Regarding corporate loans, influenced by the rising real estate prices and expanded housing supply since 2017, construction and real estate loans reached KRW 580.7 trillion as of the end of September. This represents a 15% increase compared to the same period last year, with significant growth centered on the non-bank sector. PF loans stood at KRW 116.6 trillion at the end of September, up 22.8% year-on-year, expanding significantly among non-bank sectors following the PF insolvency incident.


Real Estate PF Maturities Due One After Another in First Half of Next Year...Liquidity 'On the Edge' [Image source=Yonhap News]

In particular, liquidity and credit risks in real estate corporate finance have become highly prominent due to consecutive interest rate hikes, a slowdown in the real estate market, and the occurrence of PF-related credit incidents. Following the Legoland incident, credit caution has increased, causing PF-asset-backed commercial paper (ABCP) rates to surge sharply, and issuance and refinancing have contracted significantly, increasing liquidity risks for securities firms and construction companies that provided purchase guarantees. The weighted average interest rate for PF-ABCP issuance and circulation soared from 2.2% at the end of March to 8.1% at the end of last month. Lee Jung-wook, Director of the Financial Stability Bureau at the Bank of Korea, stated, "Since October this year, thanks to government and Bank of Korea market stabilization policies, instability in the PF securitized bond market has gradually eased, but as a significant portion of PF securitized bonds are set to mature before the first half of next year, liquidity risks could re-emerge if domestic or external shocks occur."


Especially for PF loans, although delinquency rates are still lower than during the PF insolvency incident in 2011, they have been gradually rising since the end of last year, warranting caution. Loans to high-risk projects with high unsold inventory concerns and to non-apartment projects are expanding mainly among non-bank sectors such as savings banks and securities firms.

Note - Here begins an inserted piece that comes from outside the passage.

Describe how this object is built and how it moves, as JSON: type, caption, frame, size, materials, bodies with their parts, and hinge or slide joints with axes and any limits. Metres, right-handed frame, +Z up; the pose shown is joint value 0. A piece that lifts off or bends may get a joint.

Regarding business guarantees, since public guarantee institutions bear the risk, the possibility of risk transmission to the financial system is low. However, if the real estate market deteriorates and guarantee institutions' subrogation payments increase, the government's fiscal burden could also grow. According to stress tests conducted by the Bank of Korea, assuming nationwide apartment prices fall by 30% over the next three years or more, capital ratios across most sectors would significantly decline, and the number of financial institutions falling below regulatory standards could increase substantially.


Director Lee pointed out, "In 2011, when the PF insolvency incident occurred, market interest rates were declining, but now they are rising. At that time, the decline in housing prices was gradual, but this year, the housing price decline has been steep. Since the extent of housing price decline determines the viability of PF projects, depending on the degree of future housing price declines, insolvency risks may arise."

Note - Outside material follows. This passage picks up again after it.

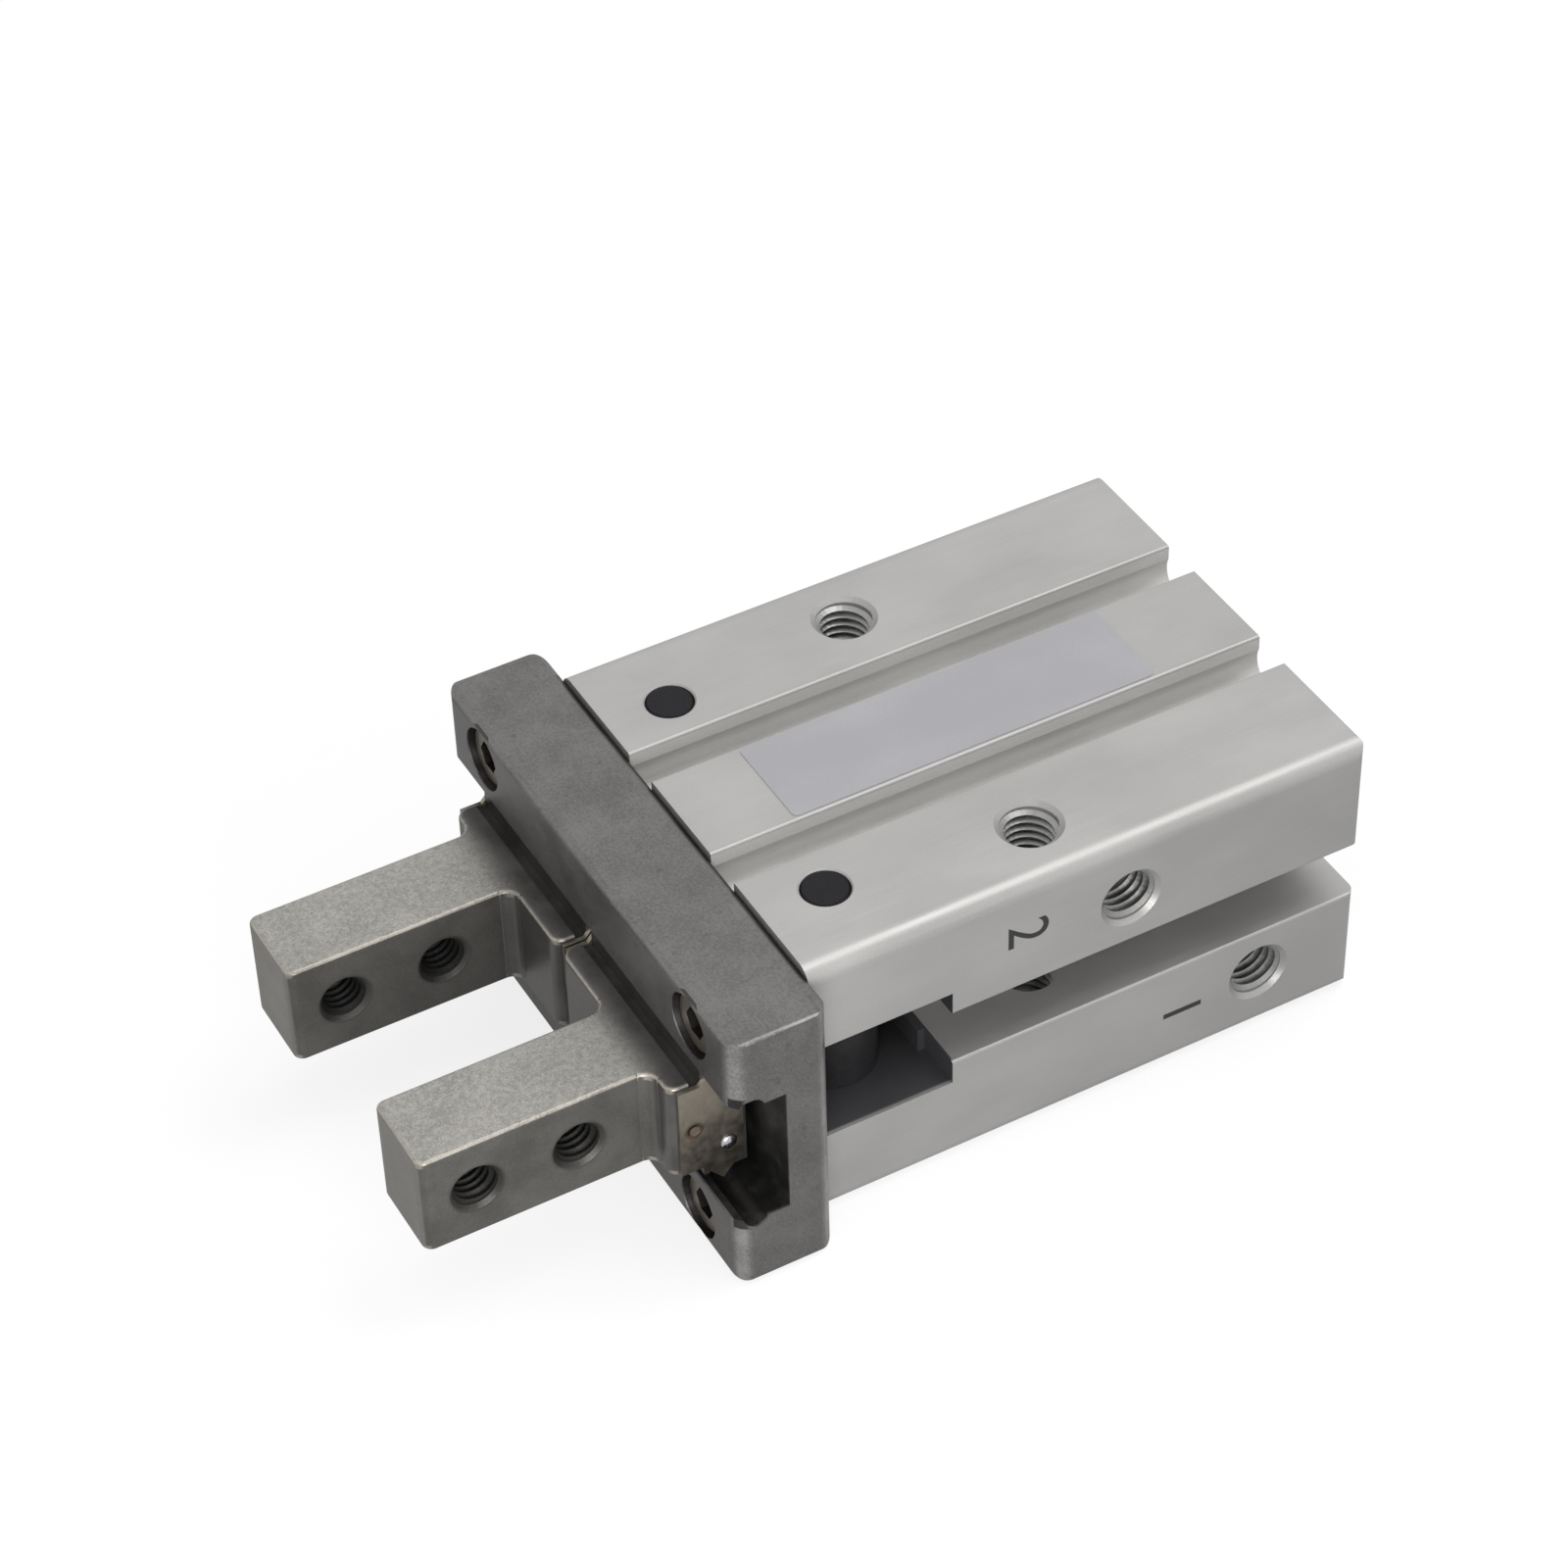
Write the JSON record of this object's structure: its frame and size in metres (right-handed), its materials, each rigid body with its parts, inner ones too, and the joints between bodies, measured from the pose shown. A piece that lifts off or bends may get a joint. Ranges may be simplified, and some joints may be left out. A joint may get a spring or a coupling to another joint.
{
  "type": "pneumatic parallel gripper",
  "caption": "Air-driven parallel gripper: a piston in a slotted aluminium body turns levers that slide two tapped fingers apart along a ball guide.",
  "frame": {"origin": "centre of the rear pilot bore in the plane of the rear mounting face", "axes": "+X forward along the fingers, +Y to the side with the air ports, +Z to the face with the sticker"},
  "size_m": [0.0848, 0.05, 0.0277],
  "materials": {
    "housing_alloy": "satin, clear anodised, with fine lengthwise lines",
    "turned_alloy": "turned",
    "guide_steel": "ground and hardened, dull grey",
    "finger_steel": "fine blasted",
    "lever_steel": "sintered, matt",
    "dark_steel": "hardened, ground ends",
    "screw_steel": "machine finish",
    "spring_steel": "phosphated",
    "stopper_steel": "rolled sheet",
    "rod_chrome": "ground and hard chromed",
    "ball_steel": "polished",
    "magnet": "sintered, matt",
    "seal_rubber": "moulded, matt",
    "bumper_rubber": "moulded, matt",
    "sticker_film": "bare silver film"
  },
  "bodies": {
    "housing": {"body": "housing_alloy", "guide": "guide_steel", "guide_screws": "screw_steel", "lever_shaft_left": "dark_steel", "lever_shaft_right": "dark_steel", "end_cap": "turned_alloy", "cap_gasket": "seal_rubber", "retaining_ring": "spring_steel", "rod_seal": "seal_rubber", "seal_retainer": "turned_alloy", "front_bumper": "bumper_rubber", "rear_bumper": "bumper_rubber", "name_sticker": "sticker_film"},
    "piston": {"piston": "turned_alloy", "piston_rod": "rod_chrome", "piston_seal": "seal_rubber", "magnet_ring": "magnet", "rod_pin": "dark_steel"},
    "left_finger": {"finger_left": "finger_steel", "outer_stopper_left": "stopper_steel", "inner_stopper_left": "stopper_steel", "stopper_rivets_left": "ball_steel"},
    "left_lever": {"lever_left": "lever_steel"},
    "left_balls": {"upper_balls_left": "ball_steel", "lower_balls_left": "ball_steel"},
    "right_finger": {"finger_right": "finger_steel", "outer_stopper_right": "stopper_steel", "inner_stopper_right": "stopper_steel", "stopper_rivets_right": "ball_steel"},
    "right_lever": {"lever_right": "lever_steel"},
    "right_balls": {"upper_balls_right": "ball_steel", "lower_balls_right": "ball_steel"}
  },
  "joints": [
    {"name": "piston_slide", "type": "slide", "parent": "housing", "child": "piston", "axis": [1, 0, 0], "range_m": [0, 0.00498]},
    {"name": "left_finger_slide", "type": "slide", "parent": "housing", "child": "left_finger", "axis": [0, 1, 0], "range_m": [0, 0.005]},
    {"name": "left_lever_pivot", "type": "hinge", "parent": "housing", "child": "left_lever", "pos_m": [0.0466, 0.0131, 0], "axis": [0, 0, 1], "range_deg": [0, 21.5]},
    {"name": "left_balls_slide", "type": "slide", "parent": "housing", "child": "left_balls", "axis": [0, 1, 0], "range_m": [0, 0.0025]},
    {"name": "right_finger_slide", "type": "slide", "parent": "housing", "child": "right_finger", "axis": [0, -1, 0], "range_m": [0, 0.005]},
    {"name": "right_lever_pivot", "type": "hinge", "parent": "housing", "child": "right_lever", "pos_m": [0.0466, -0.0131, 0], "axis": [0, 0, -1], "range_deg": [0, 21.5]},
    {"name": "right_balls_slide", "type": "slide", "parent": "housing", "child": "right_balls", "axis": [0, -1, 0], "range_m": [0, 0.0025]}
  ],
  "couplings": [
    {"joint": "left_finger_slide", "follows": "piston_slide", "ratio": 1.005},
    {"joint": "left_lever_pivot", "follows": "piston_slide", "rad_per_m": 75.44},
    {"joint": "left_balls_slide", "follows": "piston_slide", "ratio": 0.50251},
    {"joint": "right_finger_slide", "follows": "piston_slide", "ratio": 1.005},
    {"joint": "right_lever_pivot", "follows": "piston_slide", "rad_per_m": 75.44},
    {"joint": "right_balls_slide", "follows": "piston_slide", "ratio": 0.50251}
  ]
}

The Bank of Korea emphasized, "In the short term, it is necessary to alleviate market uncertainty by timely liquidity supply to short-term funding markets to prevent temporary liquidity crunches from turning into credit risks for sound companies and financial institutions. In the long term, to ease the burden of unsold inventory, it is essential to stabilize the housing demand base through deregulation and to curb excessive risk-taking behavior by managing financial institutions' limits on real estate corporate finance."